TASK OBJECTIVE. Repeat the full listing, word for word.

DATA PROVIDED.
________________________________________

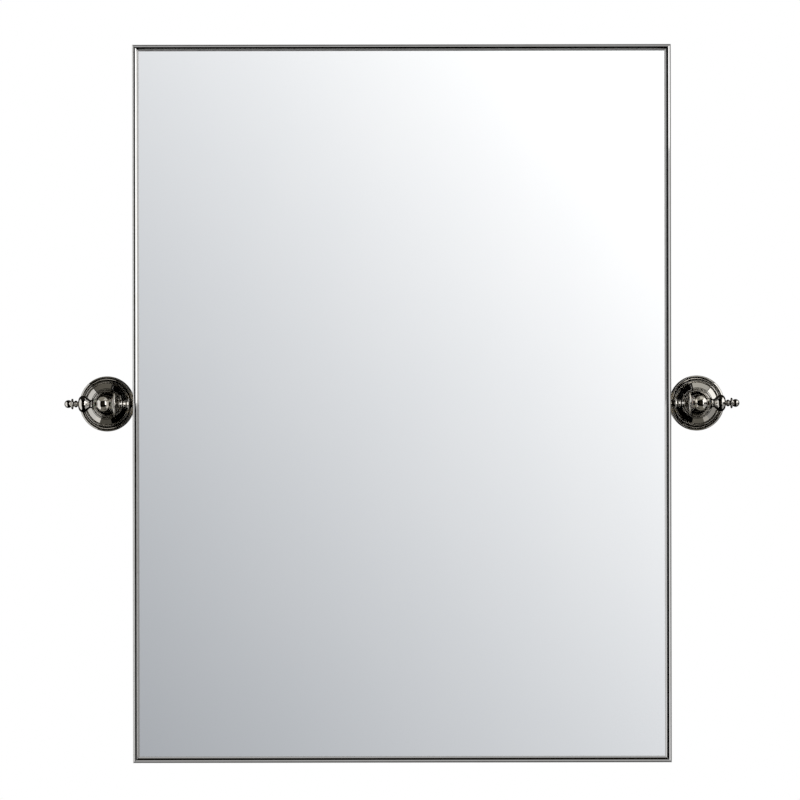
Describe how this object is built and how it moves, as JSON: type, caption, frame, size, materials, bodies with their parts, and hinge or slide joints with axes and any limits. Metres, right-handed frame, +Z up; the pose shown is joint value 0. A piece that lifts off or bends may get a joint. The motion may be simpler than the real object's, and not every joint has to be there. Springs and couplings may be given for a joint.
{
  "type": "pivot wall mirror",
  "caption": "Rectangular mirror in a thin polished frame, tilting between turned wall posts with ball hubs, round stepped rosettes and finial tension nuts.",
  "frame": {"origin": "on the wall plane, midway between the two wall brackets, at the height of the pivot line", "axes": "+X to the viewer's right along the pivot line, +Z up, +Y into the wall; the object lies on the -Y side"},
  "size_m": [0.7652, 0.0736, 0.8128],
  "materials": {
    "polished_nickel": "nickel plate on brass, mirror polished",
    "mirror_glass": "silvered float glass",
    "backing_board": "hardboard, painted dark",
    "foam": "closed-cell foam",
    "zinc_steel": "zinc plated",
    "spring_steel": "tempered strip",
    "black_steel": "black oxide",
    "brass": "machined",
    "bronze": "sintered bearing bronze",
    "nylon": "moulded",
    "clear_bumper": "clear soft dots"
  },
  "bodies": {
    "wall_mounts": {"left_wall_bracket": "zinc_steel", "right_wall_bracket": "zinc_steel", "left_rosette": "polished_nickel", "right_rosette": "polished_nickel", "left_post": "polished_nickel", "right_post": "polished_nickel", "post_screws": "zinc_steel", "rosette_set_screws": "black_steel", "left_ball_hub": "polished_nickel", "right_ball_hub": "polished_nickel", "left_hub_bush": "bronze", "right_hub_bush": "bronze"},
    "mirror": {"top_rail": "polished_nickel", "bottom_rail": "polished_nickel", "left_stile": "polished_nickel", "right_stile": "polished_nickel", "top_left_corner_key": "zinc_steel", "top_right_corner_key": "zinc_steel", "bottom_left_corner_key": "zinc_steel", "bottom_right_corner_key": "zinc_steel", "corner_key_screws": "zinc_steel", "mirror_pane": "mirror_glass", "foam_strips": "foam", "backing_board": "backing_board", "spring_clips": "spring_steel", "left_pivot_block": "brass", "right_pivot_block": "brass", "pivot_block_screws": "zinc_steel", "left_pivot_rod": "brass", "right_pivot_rod": "brass", "left_beaded_collar": "polished_nickel", "right_beaded_collar": "polished_nickel", "left_shoulder_disc": "polished_nickel", "right_shoulder_disc": "polished_nickel", "left_inner_washer": "nylon", "right_inner_washer": "nylon", "wall_bumpers": "clear_bumper"},
    "left_clamp_washer": {"left_outer_washer": "nylon"},
    "left_finial_nut": {"left_finial": "polished_nickel"},
    "right_clamp_washer": {"right_outer_washer": "nylon"},
    "right_finial_nut": {"right_finial": "polished_nickel"}
  },
  "joints": [
    {"name": "mirror_tilt", "type": "hinge", "parent": "wall_mounts", "child": "mirror", "pos_m": [0, -0.06, 0], "axis": [1, 0, 0], "range_deg": [-7, 7]},
    {"name": "left_finial_travel", "type": "slide", "parent": "mirror", "child": "left_clamp_washer", "axis": [-1, 0, 0], "range_m": [0, 0.001]},
    {"name": "left_finial_turn", "type": "hinge", "parent": "left_clamp_washer", "child": "left_finial_nut", "pos_m": [-0.355, -0.06, 0], "axis": [-1, 0, 0], "range_deg": [0, 360]},
    {"name": "right_finial_travel", "type": "slide", "parent": "mirror", "child": "right_clamp_washer", "axis": [1, 0, 0], "range_m": [0, 0.001]},
    {"name": "right_finial_turn", "type": "hinge", "parent": "right_clamp_washer", "child": "right_finial_nut", "pos_m": [0.355, -0.06, 0], "axis": [1, 0, 0], "range_deg": [0, 360]}
  ],
  "couplings": [
    {"joint": "left_finial_turn", "follows": "left_finial_travel", "rad_per_m": 6283.2},
    {"joint": "right_finial_turn", "follows": "right_finial_travel", "rad_per_m": 6283.2}
  ]
}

________________________________________

THE SOLUTION.
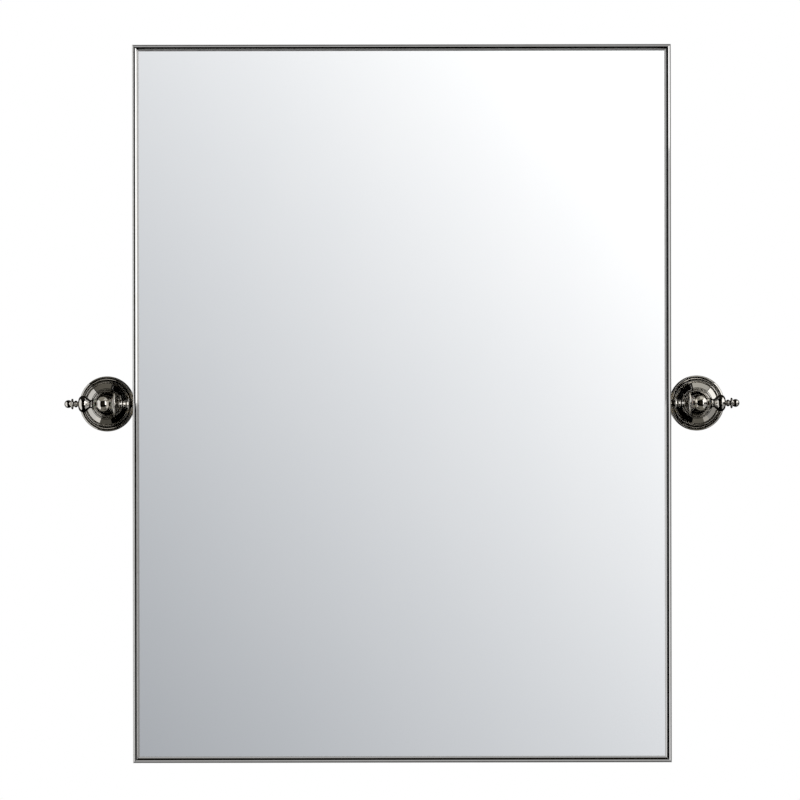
Describe how this object is built and how it moves, as JSON: type, caption, frame, size, materials, bodies with their parts, and hinge or slide joints with axes and any limits. Metres, right-handed frame, +Z up; the pose shown is joint value 0. A piece that lifts off or bends may get a joint. The motion may be simpler than the real object's, and not every joint has to be there. Springs and couplings may be given for a joint.
{
  "type": "pivot wall mirror",
  "caption": "Rectangular mirror in a thin polished frame, tilting between turned wall posts with ball hubs, round stepped rosettes and finial tension nuts.",
  "frame": {"origin": "on the wall plane, midway between the two wall brackets, at the height of the pivot line", "axes": "+X to the viewer's right along the pivot line, +Z up, +Y into the wall; the object lies on the -Y side"},
  "size_m": [0.7652, 0.0736, 0.8128],
  "materials": {
    "polished_nickel": "nickel plate on brass, mirror polished",
    "mirror_glass": "silvered float glass",
    "backing_board": "hardboard, painted dark",
    "foam": "closed-cell foam",
    "zinc_steel": "zinc plated",
    "spring_steel": "tempered strip",
    "black_steel": "black oxide",
    "brass": "machined",
    "bronze": "sintered bearing bronze",
    "nylon": "moulded",
    "clear_bumper": "clear soft dots"
  },
  "bodies": {
    "wall_mounts": {"left_wall_bracket": "zinc_steel", "right_wall_bracket": "zinc_steel", "left_rosette": "polished_nickel", "right_rosette": "polished_nickel", "left_post": "polished_nickel", "right_post": "polished_nickel", "post_screws": "zinc_steel", "rosette_set_screws": "black_steel", "left_ball_hub": "polished_nickel", "right_ball_hub": "polished_nickel", "left_hub_bush": "bronze", "right_hub_bush": "bronze"},
    "mirror": {"top_rail": "polished_nickel", "bottom_rail": "polished_nickel", "left_stile": "polished_nickel", "right_stile": "polished_nickel", "top_left_corner_key": "zinc_steel", "top_right_corner_key": "zinc_steel", "bottom_left_corner_key": "zinc_steel", "bottom_right_corner_key": "zinc_steel", "corner_key_screws": "zinc_steel", "mirror_pane": "mirror_glass", "foam_strips": "foam", "backing_board": "backing_board", "spring_clips": "spring_steel", "left_pivot_block": "brass", "right_pivot_block": "brass", "pivot_block_screws": "zinc_steel", "left_pivot_rod": "brass", "right_pivot_rod": "brass", "left_beaded_collar": "polished_nickel", "right_beaded_collar": "polished_nickel", "left_shoulder_disc": "polished_nickel", "right_shoulder_disc": "polished_nickel", "left_inner_washer": "nylon", "right_inner_washer": "nylon", "wall_bumpers": "clear_bumper"},
    "left_clamp_washer": {"left_outer_washer": "nylon"},
    "left_finial_nut": {"left_finial": "polished_nickel"},
    "right_clamp_washer": {"right_outer_washer": "nylon"},
    "right_finial_nut": {"right_finial": "polished_nickel"}
  },
  "joints": [
    {"name": "mirror_tilt", "type": "hinge", "parent": "wall_mounts", "child": "mirror", "pos_m": [0, -0.06, 0], "axis": [1, 0, 0], "range_deg": [-7, 7]},
    {"name": "left_finial_travel", "type": "slide", "parent": "mirror", "child": "left_clamp_washer", "axis": [-1, 0, 0], "range_m": [0, 0.001]},
    {"name": "left_finial_turn", "type": "hinge", "parent": "left_clamp_washer", "child": "left_finial_nut", "pos_m": [-0.355, -0.06, 0], "axis": [-1, 0, 0], "range_deg": [0, 360]},
    {"name": "right_finial_travel", "type": "slide", "parent": "mirror", "child": "right_clamp_washer", "axis": [1, 0, 0], "range_m": [0, 0.001]},
    {"name": "right_finial_turn", "type": "hinge", "parent": "right_clamp_washer", "child": "right_finial_nut", "pos_m": [0.355, -0.06, 0], "axis": [1, 0, 0], "range_deg": [0, 360]}
  ],
  "couplings": [
    {"joint": "left_finial_turn", "follows": "left_finial_travel", "rad_per_m": 6283.2},
    {"joint": "right_finial_turn", "follows": "right_finial_travel", "rad_per_m": 6283.2}
  ]
}